Kenny Rankin, a singer-songwriter and musician whose song “Peaceful” was a hit for Helen Reddy and who had popular covers himself of a pair of Beatles hits, has died. He was 69.

Rankin died Sunday at Cedars-Sinai Medical Center in Los Angeles. The cause of death, according to his management company, was lung cancer, which was diagnosed three weeks ago.

His career, which spanned more than five decades, almost defied categorization. A well-regarded guitarist, he played in Bob Dylan’s backup band on the influential 1965 album “Bringing It All Back Home.” He also spent several years on the road opening for comedian George Carlin.

Rankin appeared on “The Tonight Show” with Johnny Carson more than 25 times. Carson was such a fan that he wrote the liner notes for Rankin’s 1967 debut LP, “Mind Dusters.”

As a singer with a velveteen tenor voice, he had highly successful covers of the Beatles’ “Blackbird” and “Penny Lane” in the mid-1970s and in 1976 recorded an LP of standards, “The Kenny Rankin Album,” with a large orchestra conducted by Don Costa.

In a review of a 2000 Rankin performance at a San Fernando Valley jazz club, critic Don Heckman wrote in The Times: “Rankin has been -- for a decade or more -- a singer whose unusual improvisational skills and innate capacity to deliver a melody with a strong sense of swing stamp him as a consistently appealing jazz artist.”

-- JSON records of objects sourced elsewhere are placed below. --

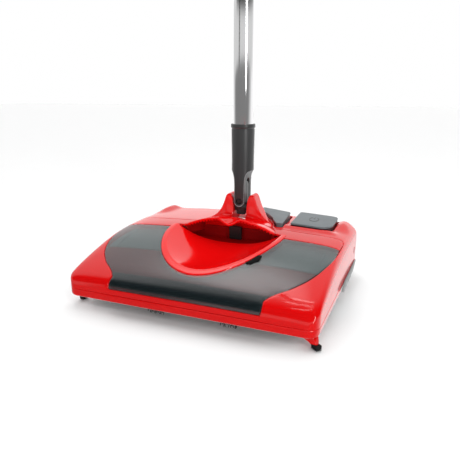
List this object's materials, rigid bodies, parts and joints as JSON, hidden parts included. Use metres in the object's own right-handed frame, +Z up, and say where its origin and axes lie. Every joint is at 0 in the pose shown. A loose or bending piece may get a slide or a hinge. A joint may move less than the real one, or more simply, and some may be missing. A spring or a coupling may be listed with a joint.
{
  "type": "carpet sweeper",
  "caption": "Low cordless floor sweeper head with a smoked lift-out dust box, scoop-shaped hand hold, brush roller, foot pedals and a tall tube handle on a two-way joint.",
  "frame": {"origin": "on the floor under the middle of the object's box", "axes": "+Z up, -Y the front of the head, +X its right-hand side"},
  "size_m": [0.2946, 0.249, 1.128],
  "materials": {
    "red_shell": "glossy moulded ABS",
    "inner_red": "satin moulded ABS",
    "smoked_window": "smoked see-through plastic",
    "dust_grey": "moulded",
    "charcoal": "fine moulded texture",
    "pedal_grey": "satin moulded",
    "black_plastic": "moulded",
    "bristle_black": "nylon bristle",
    "rubber_black": "matt",
    "bumper_grey": "matt",
    "tube_aluminium": "satin anodised",
    "steel": "plain",
    "battery_blue": "shrink wrap",
    "board_green": "solder resist"
  },
  "bodies": {
    "head": {"upper_cover": "red_shell", "handle_yoke": "red_shell", "base_tray": "red_shell", "corner_arm_left": "red_shell", "corner_arm_right": "red_shell", "grip_pocket": "inner_red", "brush_hood": "inner_red", "pedal_bracket": "charcoal", "motor_cradle": "charcoal", "roller_fork_left": "charcoal", "roller_fork_right": "charcoal", "power_switch": "black_plastic", "charge_socket": "black_plastic", "corner_brush_left": "bristle_black", "corner_brush_right": "bristle_black", "drive_belt": "rubber_black", "side_bumper_left": "bumper_grey", "side_bumper_right": "bumper_grey", "base_screw_1": "steel", "base_screw_2": "steel", "base_screw_3": "steel", "base_screw_4": "steel", "brush_bearing_left": "steel", "brush_bearing_right": "steel", "motor_case": "steel", "pedal_pin": "steel", "power_pedal_spring": "steel", "release_pedal_spring": "steel", "rear_axle_left": "steel", "rear_axle_right": "steel", "tilt_pin": "steel", "battery_pack": "battery_blue", "circuit_board": "board_green"},
    "brush": {"brush_core": "charcoal", "bristle_row_1": "bristle_black", "bristle_row_2": "bristle_black", "brush_pulley": "black_plastic"},
    "motor_rotor": {"motor_pulley": "black_plastic"},
    "rear_wheel_left": {"rear_wheel_left": "charcoal", "rear_tyre_left": "rubber_black"},
    "rear_wheel_right": {"rear_wheel_right": "charcoal", "rear_tyre_right": "rubber_black"},
    "front_roller_left": {"front_roller_left": "black_plastic"},
    "front_roller_right": {"front_roller_right": "black_plastic"},
    "power_pedal": {"power_pedal": "pedal_grey"},
    "release_pedal": {"release_pedal": "pedal_grey"},
    "release_latch": {"release_latch": "black_plastic"},
    "dust_box": {"window_panel": "smoked_window", "scoop_frame": "red_shell", "dust_tray": "dust_grey"},
    "knuckle": {"knuckle": "charcoal", "swing_pin": "steel"},
    "handle": {"fork_collar": "charcoal", "lower_tube": "tube_aluminium", "lower_joiner": "charcoal", "middle_tube": "tube_aluminium", "upper_joiner": "charcoal", "upper_tube": "tube_aluminium", "handle_grip": "rubber_black", "hanging_cap": "black_plastic"}
  },
  "joints": [
    {"name": "handle_tilt", "type": "hinge", "parent": "head", "child": "knuckle", "pos_m": [0, 0.0585, 0.089], "axis": [1, 0, 0], "range_deg": [-80, 0]},
    {"name": "handle_swing", "type": "hinge", "parent": "knuckle", "child": "handle", "pos_m": [0, 0.0585, 0.098], "axis": [0, 1, 0], "range_deg": [-25, 25]},
    {"name": "brush_spin", "type": "hinge", "parent": "head", "child": "brush", "pos_m": [0, -0.0865, 0.0196], "axis": [1, 0, 0], "continuous": true},
    {"name": "motor_spin", "type": "hinge", "parent": "head", "child": "motor_rotor", "pos_m": [0, 0.0735, 0.044], "axis": [1, 0, 0], "continuous": true},
    {"name": "rear_wheel_left_spin", "type": "hinge", "parent": "head", "child": "rear_wheel_left", "pos_m": [-0.111, 0.0925, 0.018], "axis": [1, 0, 0], "continuous": true},
    {"name": "rear_wheel_right_spin", "type": "hinge", "parent": "head", "child": "rear_wheel_right", "pos_m": [0.111, 0.0925, 0.018], "axis": [1, 0, 0], "continuous": true},
    {"name": "front_roller_left_spin", "type": "hinge", "parent": "head", "child": "front_roller_left", "pos_m": [-0.1335, -0.0425, 0.007], "axis": [1, 0, 0], "continuous": true},
    {"name": "front_roller_right_spin", "type": "hinge", "parent": "head", "child": "front_roller_right", "pos_m": [0.1335, -0.0425, 0.007], "axis": [1, 0, 0], "continuous": true},
    {"name": "power_pedal_press", "type": "hinge", "parent": "head", "child": "power_pedal", "pos_m": [0.0963, 0.0525, 0.06], "axis": [1, 0, 0], "range_deg": [-4, 0], "stiffness_Nm_per_rad": 6, "springref_deg": 1.15, "deforming": ["power_pedal_spring"]},
    {"name": "release_pedal_press", "type": "hinge", "parent": "head", "child": "release_pedal", "pos_m": [0.0544, 0.0525, 0.06], "axis": [1, 0, 0], "range_deg": [-4, 0], "stiffness_Nm_per_rad": 6, "springref_deg": 1.15, "deforming": ["release_pedal_spring"]},
    {"name": "latch_slide", "type": "slide", "parent": "head", "child": "release_latch", "axis": [0, 1, 0], "range_m": [0, 0.003]},
    {"name": "dust_box_lift", "type": "slide", "parent": "head", "child": "dust_box", "axis": [0, 0, 1], "range_m": [0, 0.09]}
  ],
  "couplings": [
    {"joint": "motor_spin", "follows": "brush_spin", "ratio": 2},
    {"joint": "latch_slide", "follows": "release_pedal_press", "m_per_rad": -0.042}
  ]
}
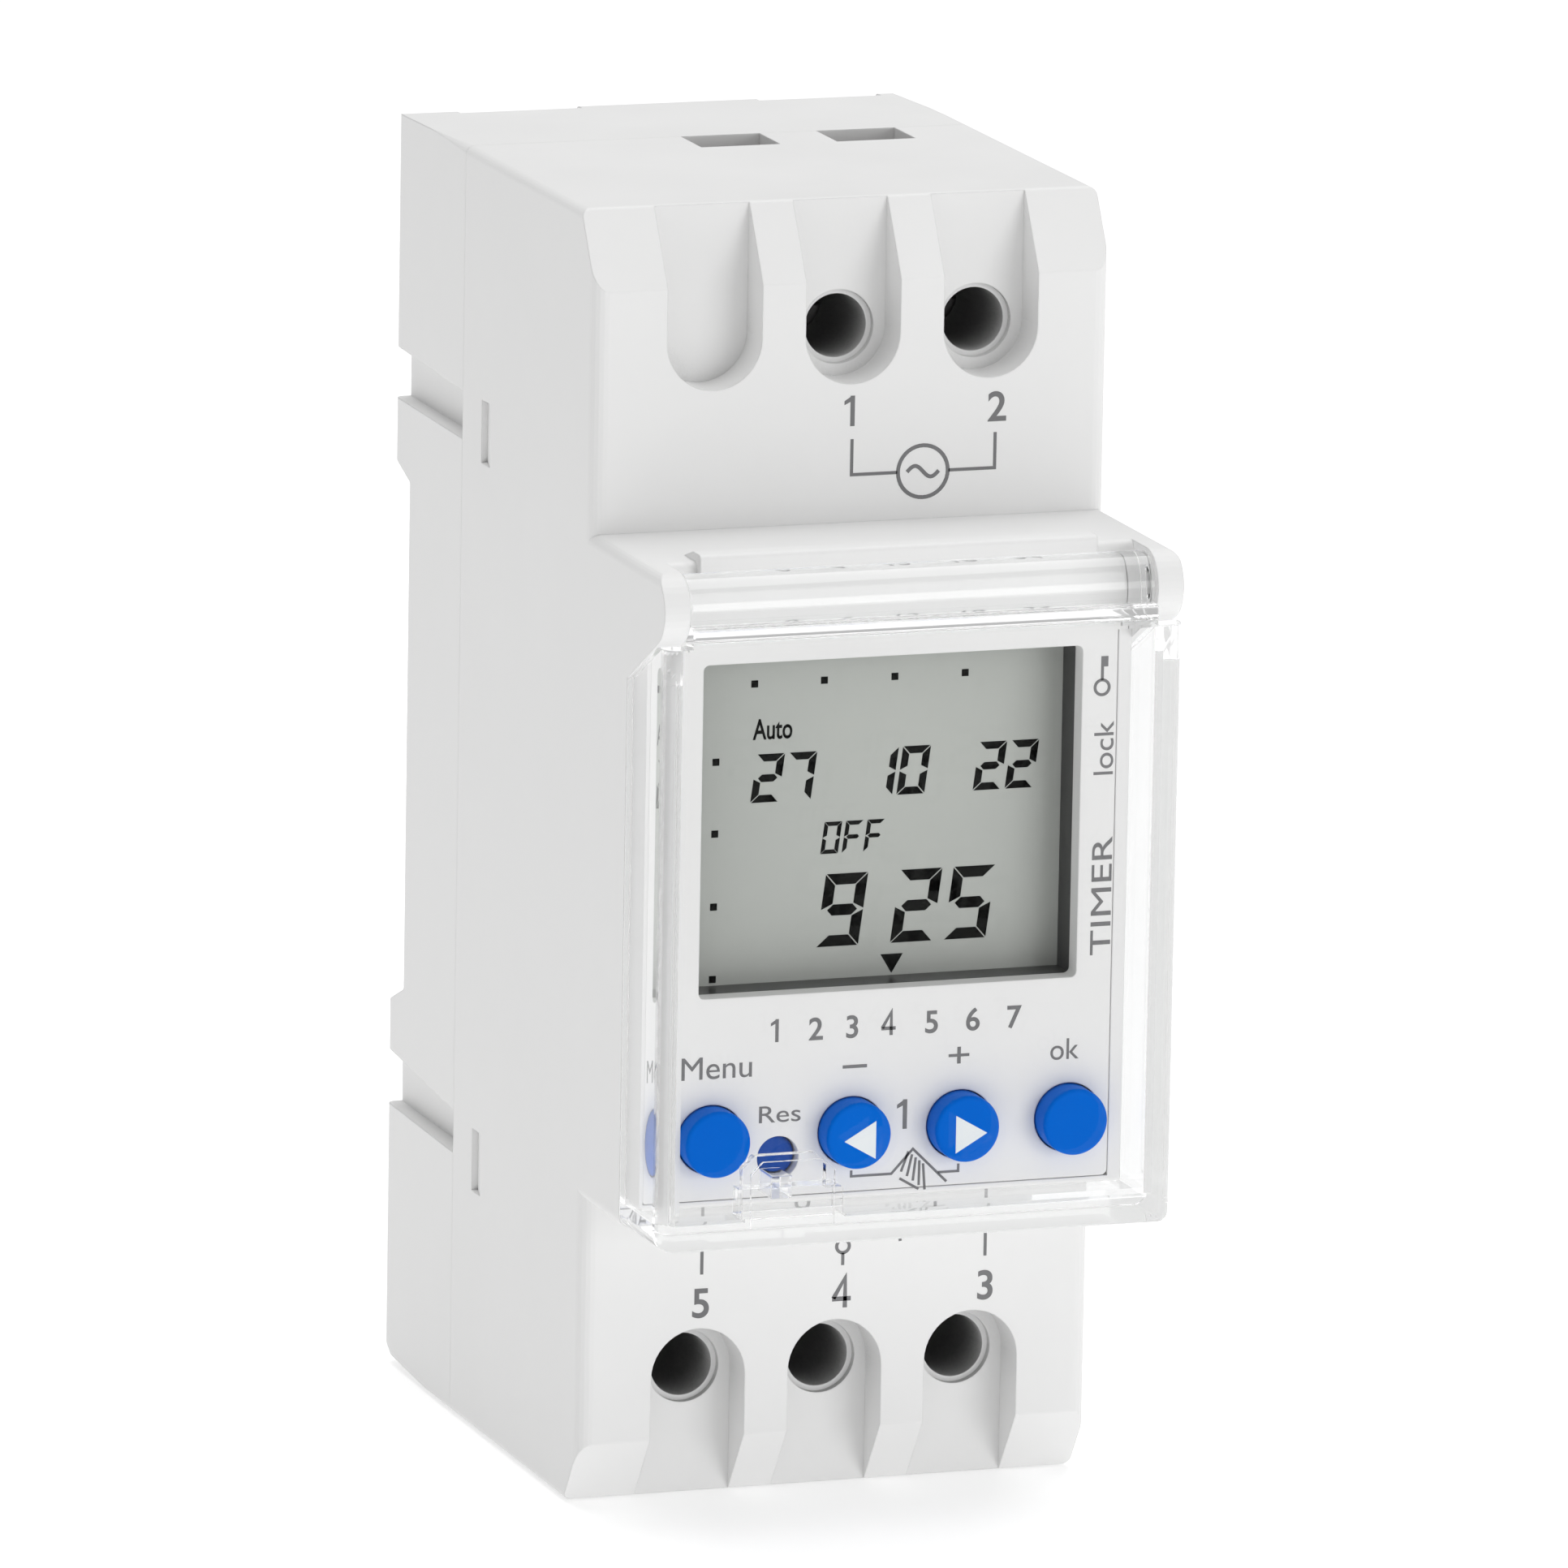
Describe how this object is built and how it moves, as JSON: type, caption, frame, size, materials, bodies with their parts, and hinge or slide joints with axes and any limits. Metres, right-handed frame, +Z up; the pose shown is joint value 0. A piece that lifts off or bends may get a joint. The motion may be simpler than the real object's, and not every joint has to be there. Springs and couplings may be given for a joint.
{
  "type": "din rail digital time switch",
  "caption": "Rail-mounted digital time switch with a hinged clear cover over a display and push buttons, and screw clamp terminals above and below.",
  "frame": {"origin": "middle of the rail seat, on the face that bears on the rail", "axes": "+X right as seen from the front, +Y out of the back towards the rail, +Z up"},
  "size_m": [0.036, 0.0589, 0.0876],
  "materials": {
    "shell_plastic": "fine satin",
    "panel_plastic": "satin",
    "clear_plastic": "polished clear plastic",
    "display_face": "smooth grey-green display",
    "frame_plastic": "semi-gloss black",
    "button_plastic": "semi-gloss blue",
    "silicone": "soft matt",
    "elastomer": "matt",
    "circuit_board": "solder resist",
    "chip_resin": "moulded resin",
    "can_metal": "nickel plated",
    "holder_plastic": "matt black",
    "screw_steel": "zinc plated",
    "clamp_steel": "zinc plated",
    "contact_copper": "tinned at the ends",
    "clip_plastic": "matt",
    "spring_steel": "drawn wire",
    "relay_plastic": "satin",
    "film_plastic": "gloss",
    "sleeve_plastic": "shrunk sleeve",
    "varistor_resin": "dipped resin"
  },
  "bodies": {
    "housing": {"rear_housing": "shell_plastic", "front_housing": "shell_plastic", "face_plate": "panel_plastic", "display_glass": "display_face", "display_frame": "frame_plastic", "contact_strips": "elastomer", "key_mat": "silicone", "control_board": "circuit_board", "controller_chip": "chip_resin", "clock_crystal": "can_metal", "cell_holder": "holder_plastic", "lithium_cell": "can_metal", "board_screws": "screw_steel", "link_board": "circuit_board", "power_board": "circuit_board", "relay": "relay_plastic", "filter_capacitor": "film_plastic", "smoothing_capacitors": "sleeve_plastic", "varistor": "varistor_resin", "power_board_screws": "screw_steel", "contact_bars": "contact_copper", "clip_spring": "spring_steel"},
    "cover": {"clear_cover": "clear_plastic"},
    "button_menu": {"menu_button": "button_plastic"},
    "button_reset": {"reset_button": "button_plastic"},
    "button_minus": {"minus_button": "button_plastic"},
    "button_plus": {"plus_button": "button_plastic"},
    "button_ok": {"ok_button": "button_plastic"},
    "clip": {"rail_clip": "clip_plastic"},
    "terminal_screw_1": {"screw_1": "screw_steel"},
    "terminal_clamp_1": {"clamp_1": "clamp_steel"},
    "terminal_screw_2": {"screw_2": "screw_steel"},
    "terminal_clamp_2": {"clamp_2": "clamp_steel"},
    "terminal_screw_3": {"screw_3": "screw_steel"},
    "terminal_clamp_3": {"clamp_3": "clamp_steel"},
    "terminal_screw_4": {"screw_4": "screw_steel"},
    "terminal_clamp_4": {"clamp_4": "clamp_steel"},
    "terminal_screw_5": {"screw_5": "screw_steel"},
    "terminal_clamp_5": {"clamp_5": "clamp_steel"}
  },
  "joints": [
    {"name": "cover_hinge", "type": "hinge", "parent": "housing", "child": "cover", "pos_m": [0, -0.0522, 0.0193], "axis": [-1, 0, 0], "range_deg": [0, 130]},
    {"name": "menu_press", "type": "slide", "parent": "housing", "child": "button_menu", "axis": [0, 1, 0], "range_m": [0, 0.0006], "stiffness_N_per_m": 1500, "deforming": ["key_mat"]},
    {"name": "reset_press", "type": "slide", "parent": "housing", "child": "button_reset", "axis": [0, 1, 0], "range_m": [0, 0.0006], "stiffness_N_per_m": 1500, "deforming": ["key_mat"]},
    {"name": "minus_press", "type": "slide", "parent": "housing", "child": "button_minus", "axis": [0, 1, 0], "range_m": [0, 0.0006], "stiffness_N_per_m": 1500, "deforming": ["key_mat"]},
    {"name": "plus_press", "type": "slide", "parent": "housing", "child": "button_plus", "axis": [0, 1, 0], "range_m": [0, 0.0006], "stiffness_N_per_m": 1500, "deforming": ["key_mat"]},
    {"name": "ok_press", "type": "slide", "parent": "housing", "child": "button_ok", "axis": [0, 1, 0], "range_m": [0, 0.0006], "stiffness_N_per_m": 1500, "deforming": ["key_mat"]},
    {"name": "rail_clip_slide", "type": "slide", "parent": "housing", "child": "clip", "axis": [0, 0, -1], "range_m": [0, 0.003], "stiffness_N_per_m": 1500, "springref_m": -0.002, "deforming": ["clip_spring"]},
    {"name": "screw_1_turn", "type": "hinge", "parent": "housing", "child": "terminal_screw_1", "pos_m": [0, -0.022, 0.0343], "axis": [0, 1, 0], "range_deg": [0, 2304]},
    {"name": "clamp_1_slide", "type": "slide", "parent": "housing", "child": "terminal_clamp_1", "axis": [0, -1, 0], "range_m": [0, 0.0032]},
    {"name": "screw_2_turn", "type": "hinge", "parent": "housing", "child": "terminal_screw_2", "pos_m": [0.00965, -0.022, 0.0343], "axis": [0, 1, 0], "range_deg": [0, 2304]},
    {"name": "clamp_2_slide", "type": "slide", "parent": "housing", "child": "terminal_clamp_2", "axis": [0, -1, 0], "range_m": [0, 0.0032]},
    {"name": "screw_3_turn", "type": "hinge", "parent": "housing", "child": "terminal_screw_3", "pos_m": [0.00965, -0.022, -0.0359], "axis": [0, 1, 0], "range_deg": [0, 2304]},
    {"name": "clamp_3_slide", "type": "slide", "parent": "housing", "child": "terminal_clamp_3", "axis": [0, -1, 0], "range_m": [0, 0.0032]},
    {"name": "screw_4_turn", "type": "hinge", "parent": "housing", "child": "terminal_screw_4", "pos_m": [0, -0.022, -0.0359], "axis": [0, 1, 0], "range_deg": [0, 2304]},
    {"name": "clamp_4_slide", "type": "slide", "parent": "housing", "child": "terminal_clamp_4", "axis": [0, -1, 0], "range_m": [0, 0.0032]},
    {"name": "screw_5_turn", "type": "hinge", "parent": "housing", "child": "terminal_screw_5", "pos_m": [-0.00965, -0.022, -0.0359], "axis": [0, 1, 0], "range_deg": [0, 2304]},
    {"name": "clamp_5_slide", "type": "slide", "parent": "housing", "child": "terminal_clamp_5", "axis": [0, -1, 0], "range_m": [0, 0.0032]}
  ],
  "couplings": [
    {"joint": "screw_1_turn", "follows": "clamp_1_slide", "rad_per_m": 12566},
    {"joint": "screw_2_turn", "follows": "clamp_2_slide", "rad_per_m": 12566},
    {"joint": "screw_3_turn", "follows": "clamp_3_slide", "rad_per_m": 12566},
    {"joint": "screw_4_turn", "follows": "clamp_4_slide", "rad_per_m": 12566},
    {"joint": "screw_5_turn", "follows": "clamp_5_slide", "rad_per_m": 12566}
  ]
}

In addition to Reddy’s version of “Peaceful,” jazz singers Carmen McRae and Mel Torme recorded versions of Rankin’s and Ruth Batchelor’s “Haven’t We Met.”

Rankin was born Feb. 10, 1940, and grew up in the Washington Heights section of New York City. He was signed to Decca Records as a teenager and released a few singles. He later signed with Columbia Records.

One of his major influences was Laura Nyro, the late songwriter who wrote “Wedding Bell Blues” and “Stoned Soul Picnic,” whom he met in Greenwich Village in 1960.

“She profoundly changed my musical life and affected it to this day, more than anyone or anything else,” Rankin told the Globe and Mail newspaper in Toronto in 2007. “She was deep, dark and light, the spectrum of passion.”

His peak recording years were in the 1970s, when he released the LPs “Silver Morning,” “Inside” and “The Kenny Rankin Album.”

Paul McCartney was so pleased with Rankin’s covers of the Beatles hits, he asked him to sing a medley of them when McCartney was inducted into the Songwriters Hall of Fame in 1987.

Rankin is survived by his son, Chris; daughters Gena and Chanda; and a granddaughter.

A memorial service is being planned in Los Angeles.